* [SOURCE RECORDS]:
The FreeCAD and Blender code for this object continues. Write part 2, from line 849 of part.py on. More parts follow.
* * *
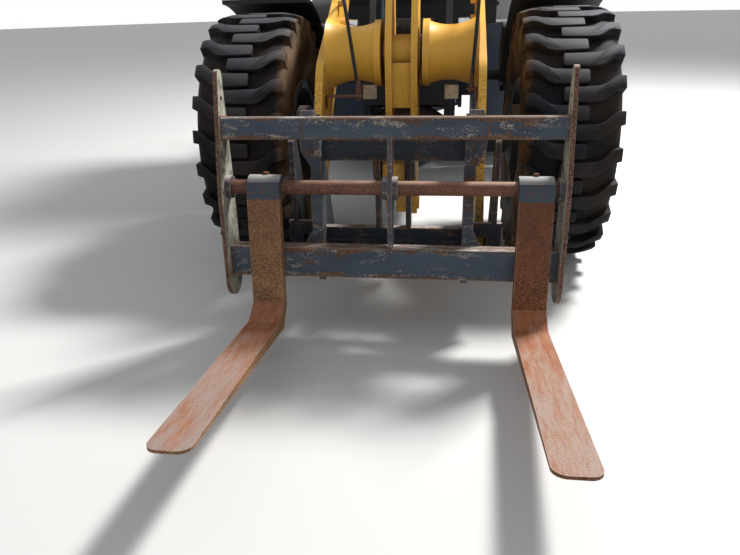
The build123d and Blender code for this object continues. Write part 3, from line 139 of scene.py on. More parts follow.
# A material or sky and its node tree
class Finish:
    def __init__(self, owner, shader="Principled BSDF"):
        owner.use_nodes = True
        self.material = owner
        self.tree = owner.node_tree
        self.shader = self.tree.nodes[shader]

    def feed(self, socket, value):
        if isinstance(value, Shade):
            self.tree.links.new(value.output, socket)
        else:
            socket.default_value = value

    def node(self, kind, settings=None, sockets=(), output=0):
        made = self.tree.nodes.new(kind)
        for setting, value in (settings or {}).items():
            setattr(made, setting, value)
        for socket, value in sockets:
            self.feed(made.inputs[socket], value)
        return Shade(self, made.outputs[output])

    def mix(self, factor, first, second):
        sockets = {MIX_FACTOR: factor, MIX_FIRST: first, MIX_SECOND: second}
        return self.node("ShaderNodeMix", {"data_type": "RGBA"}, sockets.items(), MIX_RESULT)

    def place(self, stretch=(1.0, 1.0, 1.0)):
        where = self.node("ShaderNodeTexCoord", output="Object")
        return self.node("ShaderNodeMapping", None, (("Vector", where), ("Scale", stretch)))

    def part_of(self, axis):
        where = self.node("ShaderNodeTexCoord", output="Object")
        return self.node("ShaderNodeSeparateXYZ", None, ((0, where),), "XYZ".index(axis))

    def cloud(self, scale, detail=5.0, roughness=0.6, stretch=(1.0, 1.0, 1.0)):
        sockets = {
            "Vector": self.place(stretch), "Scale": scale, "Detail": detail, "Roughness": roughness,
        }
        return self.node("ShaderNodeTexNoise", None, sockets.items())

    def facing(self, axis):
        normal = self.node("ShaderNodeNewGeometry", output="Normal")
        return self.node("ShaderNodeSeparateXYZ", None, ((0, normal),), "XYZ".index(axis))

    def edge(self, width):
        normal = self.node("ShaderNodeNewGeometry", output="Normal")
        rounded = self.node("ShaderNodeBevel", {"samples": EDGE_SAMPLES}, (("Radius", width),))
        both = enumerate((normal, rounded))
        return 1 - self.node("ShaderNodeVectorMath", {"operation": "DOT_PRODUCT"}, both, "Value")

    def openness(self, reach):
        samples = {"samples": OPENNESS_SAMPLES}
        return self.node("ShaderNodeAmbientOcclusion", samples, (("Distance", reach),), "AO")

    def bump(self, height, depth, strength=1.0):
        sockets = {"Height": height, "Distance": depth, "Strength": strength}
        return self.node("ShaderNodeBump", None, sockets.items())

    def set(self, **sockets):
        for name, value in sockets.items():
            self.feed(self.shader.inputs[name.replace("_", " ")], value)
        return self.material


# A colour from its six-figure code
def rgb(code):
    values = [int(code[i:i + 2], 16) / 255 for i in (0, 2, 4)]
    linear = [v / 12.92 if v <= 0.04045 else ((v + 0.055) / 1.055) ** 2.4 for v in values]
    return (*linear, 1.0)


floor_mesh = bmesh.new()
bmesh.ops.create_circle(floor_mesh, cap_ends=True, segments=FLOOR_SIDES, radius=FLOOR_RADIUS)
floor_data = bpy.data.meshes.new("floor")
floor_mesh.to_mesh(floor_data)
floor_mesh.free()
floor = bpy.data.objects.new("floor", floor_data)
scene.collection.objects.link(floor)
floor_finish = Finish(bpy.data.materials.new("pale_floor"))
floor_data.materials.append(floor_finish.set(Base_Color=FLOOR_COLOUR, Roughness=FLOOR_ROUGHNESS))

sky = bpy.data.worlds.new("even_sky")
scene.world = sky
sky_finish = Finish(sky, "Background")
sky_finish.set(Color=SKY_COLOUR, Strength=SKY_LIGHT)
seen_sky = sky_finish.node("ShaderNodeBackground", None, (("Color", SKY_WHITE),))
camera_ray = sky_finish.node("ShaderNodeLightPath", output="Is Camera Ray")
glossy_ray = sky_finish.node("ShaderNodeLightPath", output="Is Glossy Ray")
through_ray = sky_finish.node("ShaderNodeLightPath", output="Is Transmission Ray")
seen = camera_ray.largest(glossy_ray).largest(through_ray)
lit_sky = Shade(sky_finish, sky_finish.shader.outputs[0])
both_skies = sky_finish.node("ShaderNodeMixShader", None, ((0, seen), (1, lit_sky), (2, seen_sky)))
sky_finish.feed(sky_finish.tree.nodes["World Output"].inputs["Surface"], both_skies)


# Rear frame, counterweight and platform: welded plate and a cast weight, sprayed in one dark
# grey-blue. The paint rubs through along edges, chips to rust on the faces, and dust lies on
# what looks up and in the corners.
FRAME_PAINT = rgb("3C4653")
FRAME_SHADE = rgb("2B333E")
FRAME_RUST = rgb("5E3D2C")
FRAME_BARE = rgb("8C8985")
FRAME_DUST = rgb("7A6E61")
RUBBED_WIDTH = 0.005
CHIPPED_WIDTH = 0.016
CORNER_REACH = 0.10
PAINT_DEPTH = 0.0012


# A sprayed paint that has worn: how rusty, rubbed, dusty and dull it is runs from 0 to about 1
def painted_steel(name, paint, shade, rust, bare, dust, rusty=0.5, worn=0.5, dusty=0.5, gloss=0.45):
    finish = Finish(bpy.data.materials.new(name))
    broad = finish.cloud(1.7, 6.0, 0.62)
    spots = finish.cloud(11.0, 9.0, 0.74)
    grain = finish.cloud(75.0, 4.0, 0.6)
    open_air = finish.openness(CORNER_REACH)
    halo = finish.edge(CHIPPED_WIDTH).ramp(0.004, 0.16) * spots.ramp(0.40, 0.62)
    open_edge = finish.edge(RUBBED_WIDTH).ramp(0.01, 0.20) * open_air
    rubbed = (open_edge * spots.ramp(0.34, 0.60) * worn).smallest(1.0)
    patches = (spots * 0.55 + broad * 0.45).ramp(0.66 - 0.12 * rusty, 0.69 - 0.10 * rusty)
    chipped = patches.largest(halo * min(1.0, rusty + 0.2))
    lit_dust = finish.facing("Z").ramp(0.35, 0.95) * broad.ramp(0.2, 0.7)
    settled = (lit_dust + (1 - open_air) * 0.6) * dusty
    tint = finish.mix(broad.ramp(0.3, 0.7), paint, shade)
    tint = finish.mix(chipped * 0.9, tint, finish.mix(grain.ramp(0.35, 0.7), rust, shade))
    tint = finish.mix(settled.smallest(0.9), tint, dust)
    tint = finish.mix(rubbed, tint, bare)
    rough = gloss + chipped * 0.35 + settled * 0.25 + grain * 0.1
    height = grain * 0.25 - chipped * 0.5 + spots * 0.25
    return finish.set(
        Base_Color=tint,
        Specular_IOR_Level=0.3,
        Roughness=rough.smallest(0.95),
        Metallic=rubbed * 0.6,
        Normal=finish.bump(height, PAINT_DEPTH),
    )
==
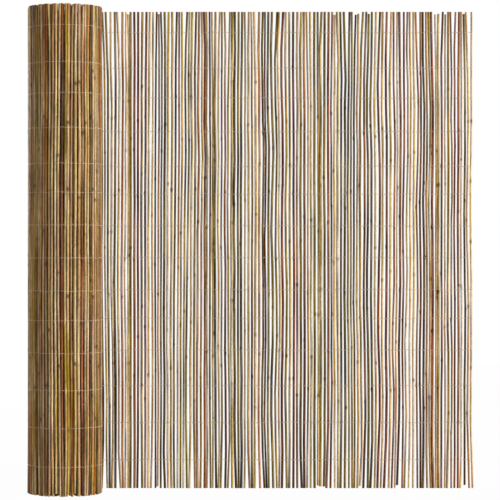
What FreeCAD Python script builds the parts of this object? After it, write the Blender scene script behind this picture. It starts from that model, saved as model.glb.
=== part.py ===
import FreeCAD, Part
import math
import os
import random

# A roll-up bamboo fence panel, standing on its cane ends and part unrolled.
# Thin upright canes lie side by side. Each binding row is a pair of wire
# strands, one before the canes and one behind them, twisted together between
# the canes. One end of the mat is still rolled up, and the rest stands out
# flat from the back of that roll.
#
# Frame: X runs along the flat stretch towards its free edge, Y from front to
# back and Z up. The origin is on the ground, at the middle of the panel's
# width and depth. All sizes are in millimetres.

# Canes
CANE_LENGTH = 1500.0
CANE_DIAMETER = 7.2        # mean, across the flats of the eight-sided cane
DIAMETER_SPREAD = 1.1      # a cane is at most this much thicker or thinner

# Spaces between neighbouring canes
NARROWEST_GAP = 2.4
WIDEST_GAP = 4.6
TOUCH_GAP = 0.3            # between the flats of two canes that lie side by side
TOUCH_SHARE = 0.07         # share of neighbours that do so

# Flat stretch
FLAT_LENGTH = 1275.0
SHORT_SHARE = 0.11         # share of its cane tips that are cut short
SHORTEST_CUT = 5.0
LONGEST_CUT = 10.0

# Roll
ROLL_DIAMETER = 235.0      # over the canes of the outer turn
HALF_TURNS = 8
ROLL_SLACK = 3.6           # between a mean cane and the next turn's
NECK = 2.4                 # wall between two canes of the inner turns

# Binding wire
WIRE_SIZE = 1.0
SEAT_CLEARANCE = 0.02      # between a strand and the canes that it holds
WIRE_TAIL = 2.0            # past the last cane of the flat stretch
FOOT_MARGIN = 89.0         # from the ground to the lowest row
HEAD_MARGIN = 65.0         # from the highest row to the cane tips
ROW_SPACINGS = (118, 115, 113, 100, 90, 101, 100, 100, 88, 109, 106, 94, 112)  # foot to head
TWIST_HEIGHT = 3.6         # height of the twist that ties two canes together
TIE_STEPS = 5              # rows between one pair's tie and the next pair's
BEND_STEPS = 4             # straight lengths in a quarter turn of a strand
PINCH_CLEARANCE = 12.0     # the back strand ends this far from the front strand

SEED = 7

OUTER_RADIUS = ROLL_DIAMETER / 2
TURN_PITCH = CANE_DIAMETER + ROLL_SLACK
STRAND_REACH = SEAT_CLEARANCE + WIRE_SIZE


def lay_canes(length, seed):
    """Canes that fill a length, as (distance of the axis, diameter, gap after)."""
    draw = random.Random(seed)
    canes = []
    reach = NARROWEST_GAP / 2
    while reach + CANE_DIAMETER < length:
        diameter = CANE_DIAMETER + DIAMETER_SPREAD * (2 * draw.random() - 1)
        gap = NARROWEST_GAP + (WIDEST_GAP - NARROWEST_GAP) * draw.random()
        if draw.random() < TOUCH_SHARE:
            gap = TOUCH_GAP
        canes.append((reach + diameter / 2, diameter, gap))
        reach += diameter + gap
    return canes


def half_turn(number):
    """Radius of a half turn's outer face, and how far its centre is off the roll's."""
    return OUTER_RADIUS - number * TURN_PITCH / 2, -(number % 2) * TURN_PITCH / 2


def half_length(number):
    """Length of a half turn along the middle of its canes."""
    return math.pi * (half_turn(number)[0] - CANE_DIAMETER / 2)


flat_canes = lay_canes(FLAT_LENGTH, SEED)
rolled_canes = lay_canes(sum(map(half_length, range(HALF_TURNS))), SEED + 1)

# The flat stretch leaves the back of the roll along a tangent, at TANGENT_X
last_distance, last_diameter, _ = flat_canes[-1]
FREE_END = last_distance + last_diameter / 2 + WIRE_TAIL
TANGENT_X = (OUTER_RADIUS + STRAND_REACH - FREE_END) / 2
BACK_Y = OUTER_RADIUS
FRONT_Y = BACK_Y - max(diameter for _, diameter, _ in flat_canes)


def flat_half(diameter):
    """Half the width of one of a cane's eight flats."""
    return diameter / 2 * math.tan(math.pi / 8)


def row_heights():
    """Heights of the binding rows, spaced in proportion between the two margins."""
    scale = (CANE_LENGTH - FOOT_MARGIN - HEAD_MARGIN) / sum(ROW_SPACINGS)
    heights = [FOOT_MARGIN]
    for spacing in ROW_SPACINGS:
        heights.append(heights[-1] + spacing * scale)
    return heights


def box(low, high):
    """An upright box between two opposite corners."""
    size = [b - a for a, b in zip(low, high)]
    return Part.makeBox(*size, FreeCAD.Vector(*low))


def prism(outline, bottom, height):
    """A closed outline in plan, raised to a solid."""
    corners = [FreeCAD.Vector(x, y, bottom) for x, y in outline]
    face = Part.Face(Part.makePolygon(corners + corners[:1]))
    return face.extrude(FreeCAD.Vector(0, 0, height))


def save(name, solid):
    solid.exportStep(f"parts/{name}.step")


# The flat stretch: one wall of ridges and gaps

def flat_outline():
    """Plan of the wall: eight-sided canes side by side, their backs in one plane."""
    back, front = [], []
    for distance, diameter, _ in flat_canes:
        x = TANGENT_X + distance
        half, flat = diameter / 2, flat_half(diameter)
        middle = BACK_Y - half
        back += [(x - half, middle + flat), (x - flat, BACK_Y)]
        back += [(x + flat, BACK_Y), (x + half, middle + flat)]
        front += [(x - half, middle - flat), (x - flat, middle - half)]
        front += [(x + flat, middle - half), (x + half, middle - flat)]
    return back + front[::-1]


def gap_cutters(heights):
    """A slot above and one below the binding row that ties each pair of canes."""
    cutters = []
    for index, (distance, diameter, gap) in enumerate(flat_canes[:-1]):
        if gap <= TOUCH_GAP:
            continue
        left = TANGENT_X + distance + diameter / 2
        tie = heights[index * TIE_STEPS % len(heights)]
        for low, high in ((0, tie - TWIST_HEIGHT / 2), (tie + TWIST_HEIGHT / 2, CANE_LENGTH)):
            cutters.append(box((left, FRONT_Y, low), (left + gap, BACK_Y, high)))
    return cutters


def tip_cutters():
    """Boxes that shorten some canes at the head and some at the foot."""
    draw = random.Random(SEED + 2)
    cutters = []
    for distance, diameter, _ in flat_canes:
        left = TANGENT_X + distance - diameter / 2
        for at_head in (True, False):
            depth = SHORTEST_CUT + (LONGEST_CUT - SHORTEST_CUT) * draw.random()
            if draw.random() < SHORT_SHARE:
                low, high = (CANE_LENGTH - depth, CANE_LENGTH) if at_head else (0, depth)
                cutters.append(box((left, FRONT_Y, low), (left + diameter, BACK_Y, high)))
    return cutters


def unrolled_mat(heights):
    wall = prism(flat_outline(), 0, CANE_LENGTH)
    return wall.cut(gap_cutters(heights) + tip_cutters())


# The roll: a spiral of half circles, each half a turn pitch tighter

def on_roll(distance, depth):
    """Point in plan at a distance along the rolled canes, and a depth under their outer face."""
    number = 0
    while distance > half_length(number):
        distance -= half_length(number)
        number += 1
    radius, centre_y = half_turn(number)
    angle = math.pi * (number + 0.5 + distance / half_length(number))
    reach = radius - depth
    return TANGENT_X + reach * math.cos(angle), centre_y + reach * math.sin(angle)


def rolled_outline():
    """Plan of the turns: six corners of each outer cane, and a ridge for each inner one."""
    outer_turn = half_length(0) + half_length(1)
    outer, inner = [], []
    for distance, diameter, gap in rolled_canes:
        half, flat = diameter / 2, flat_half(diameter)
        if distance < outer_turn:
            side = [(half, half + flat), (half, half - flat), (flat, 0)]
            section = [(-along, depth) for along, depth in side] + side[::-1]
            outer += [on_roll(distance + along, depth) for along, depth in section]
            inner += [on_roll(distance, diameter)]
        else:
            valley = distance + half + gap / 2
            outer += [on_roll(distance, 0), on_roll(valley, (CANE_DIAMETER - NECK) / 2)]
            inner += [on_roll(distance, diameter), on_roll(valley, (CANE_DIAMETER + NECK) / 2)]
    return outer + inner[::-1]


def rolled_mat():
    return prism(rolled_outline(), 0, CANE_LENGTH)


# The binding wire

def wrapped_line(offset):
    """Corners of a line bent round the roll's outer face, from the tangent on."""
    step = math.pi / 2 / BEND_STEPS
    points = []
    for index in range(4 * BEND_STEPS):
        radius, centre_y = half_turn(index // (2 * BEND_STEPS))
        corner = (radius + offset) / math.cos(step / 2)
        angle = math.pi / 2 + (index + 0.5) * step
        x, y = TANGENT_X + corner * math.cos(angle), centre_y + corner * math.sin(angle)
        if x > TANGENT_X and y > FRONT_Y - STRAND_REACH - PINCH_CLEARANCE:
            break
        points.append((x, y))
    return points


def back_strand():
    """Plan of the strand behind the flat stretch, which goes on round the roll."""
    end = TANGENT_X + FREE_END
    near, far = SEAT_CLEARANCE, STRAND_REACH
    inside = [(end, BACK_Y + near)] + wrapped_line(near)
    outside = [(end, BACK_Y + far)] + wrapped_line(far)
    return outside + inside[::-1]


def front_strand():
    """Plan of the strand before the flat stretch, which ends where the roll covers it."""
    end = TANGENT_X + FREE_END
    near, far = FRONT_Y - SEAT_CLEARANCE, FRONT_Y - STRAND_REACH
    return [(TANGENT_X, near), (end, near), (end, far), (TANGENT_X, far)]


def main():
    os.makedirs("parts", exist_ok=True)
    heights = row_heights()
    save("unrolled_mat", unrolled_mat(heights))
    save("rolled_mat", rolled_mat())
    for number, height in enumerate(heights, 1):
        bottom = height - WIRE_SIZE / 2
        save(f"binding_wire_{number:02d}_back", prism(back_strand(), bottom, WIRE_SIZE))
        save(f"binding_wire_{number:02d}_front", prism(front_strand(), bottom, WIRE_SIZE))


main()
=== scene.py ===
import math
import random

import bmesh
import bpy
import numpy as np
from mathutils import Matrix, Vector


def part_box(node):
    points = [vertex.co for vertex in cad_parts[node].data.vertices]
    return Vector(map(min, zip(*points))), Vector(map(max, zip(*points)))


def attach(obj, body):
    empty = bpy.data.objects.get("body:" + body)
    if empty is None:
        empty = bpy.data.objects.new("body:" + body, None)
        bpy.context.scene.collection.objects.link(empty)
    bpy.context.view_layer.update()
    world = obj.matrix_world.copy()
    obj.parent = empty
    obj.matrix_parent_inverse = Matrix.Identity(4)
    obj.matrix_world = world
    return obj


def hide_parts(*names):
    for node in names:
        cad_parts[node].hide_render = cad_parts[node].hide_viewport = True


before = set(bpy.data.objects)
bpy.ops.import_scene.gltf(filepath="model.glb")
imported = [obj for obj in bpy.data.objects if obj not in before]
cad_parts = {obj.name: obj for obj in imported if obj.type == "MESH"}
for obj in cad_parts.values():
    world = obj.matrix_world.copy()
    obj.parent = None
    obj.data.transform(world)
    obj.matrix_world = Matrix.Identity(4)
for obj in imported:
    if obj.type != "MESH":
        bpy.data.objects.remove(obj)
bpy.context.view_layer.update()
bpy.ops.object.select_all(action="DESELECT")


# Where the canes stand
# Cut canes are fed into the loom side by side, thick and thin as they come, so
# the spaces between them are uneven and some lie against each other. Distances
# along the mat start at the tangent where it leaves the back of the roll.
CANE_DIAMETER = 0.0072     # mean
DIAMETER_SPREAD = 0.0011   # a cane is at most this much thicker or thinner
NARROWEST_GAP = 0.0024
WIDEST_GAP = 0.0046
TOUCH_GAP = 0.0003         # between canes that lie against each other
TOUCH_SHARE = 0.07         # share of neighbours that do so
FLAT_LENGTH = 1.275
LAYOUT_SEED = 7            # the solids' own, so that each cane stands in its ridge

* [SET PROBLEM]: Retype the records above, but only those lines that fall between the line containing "far), (TANGENT_X, far)]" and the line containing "before = set(bpy.data.objects)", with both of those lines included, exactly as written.

* [EXERCISE RESPONSE]:
    return [(TANGENT_X, near), (end, near), (end, far), (TANGENT_X, far)]


def main():
    os.makedirs("parts", exist_ok=True)
    heights = row_heights()
    save("unrolled_mat", unrolled_mat(heights))
    save("rolled_mat", rolled_mat())
    for number, height in enumerate(heights, 1):
        bottom = height - WIRE_SIZE / 2
        save(f"binding_wire_{number:02d}_back", prism(back_strand(), bottom, WIRE_SIZE))
        save(f"binding_wire_{number:02d}_front", prism(front_strand(), bottom, WIRE_SIZE))


main()
=== scene.py ===
import math
import random

import bmesh
import bpy
import numpy as np
from mathutils import Matrix, Vector


def part_box(node):
    points = [vertex.co for vertex in cad_parts[node].data.vertices]
    return Vector(map(min, zip(*points))), Vector(map(max, zip(*points)))


def attach(obj, body):
    empty = bpy.data.objects.get("body:" + body)
    if empty is None:
        empty = bpy.data.objects.new("body:" + body, None)
        bpy.context.scene.collection.objects.link(empty)
    bpy.context.view_layer.update()
    world = obj.matrix_world.copy()
    obj.parent = empty
    obj.matrix_parent_inverse = Matrix.Identity(4)
    obj.matrix_world = world
    return obj


def hide_parts(*names):
    for node in names:
        cad_parts[node].hide_render = cad_parts[node].hide_viewport = True


before = set(bpy.data.objects)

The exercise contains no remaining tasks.